How o’er the fascinating features flits
The genuine passions of the nether pit!

—Alfred Domett.

One of the most popular (yet, as I think, erroneous) statements about the Kea, is that the bird chooses the part of the sheep where the kidneys are situated, and then, burrowing into the living animal by means of its powerful mandibles, devours this delicacy.

Nearly every writer on the subject repeats the statement, and some even quote it as a proof of the Kea’s intelligence.

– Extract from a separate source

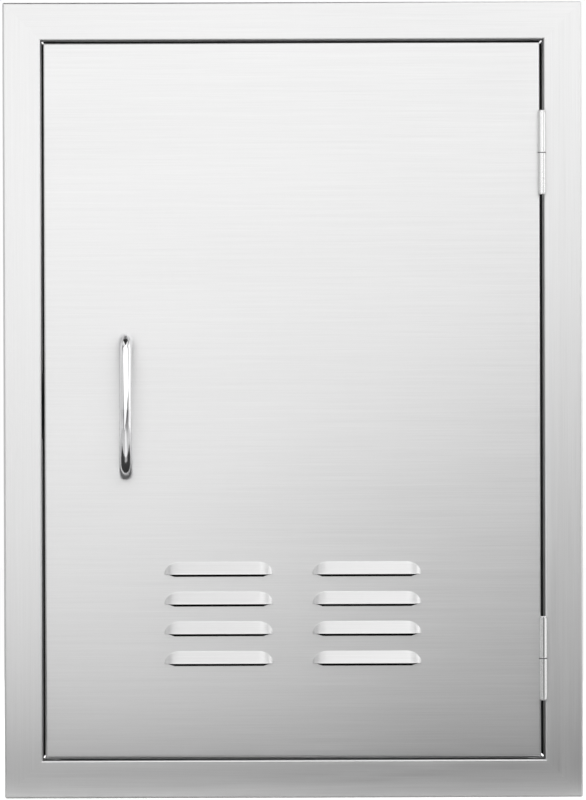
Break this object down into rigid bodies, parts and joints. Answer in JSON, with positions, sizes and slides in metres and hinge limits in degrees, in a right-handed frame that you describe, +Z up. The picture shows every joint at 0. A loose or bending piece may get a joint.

In his “History of New Zealand Birds,” Sir W. Buller quotes a letter from Mr. W. Chamberlain, of Harbourne Hall, Birmingham, who cited the statement as an indication of the parrot’s reasoning powers. He says:—“Consider for a moment the sequence of events and the extraordinary change of habit attributed to the parrot. Between 1865 and 1870 the Kea first comes in contact with the shepherd, and commences to steal his meat, with a marked preference for the kidneys. This is natural enough, and any other parrot with a tendency to animal food might do the same, and here the matter would ordinarily rest. The shepherds would protect their meat, and the parrots would return to their natural food. Not so with the Keas. Between five and six years later they found not only that kidneys are somewhere inside living sheep, but where abouts and the nearest point on the back from which to reach them.”

Mr. Chamberlain is quite right in his statement of the fact, but I think that his deductions are far from correct.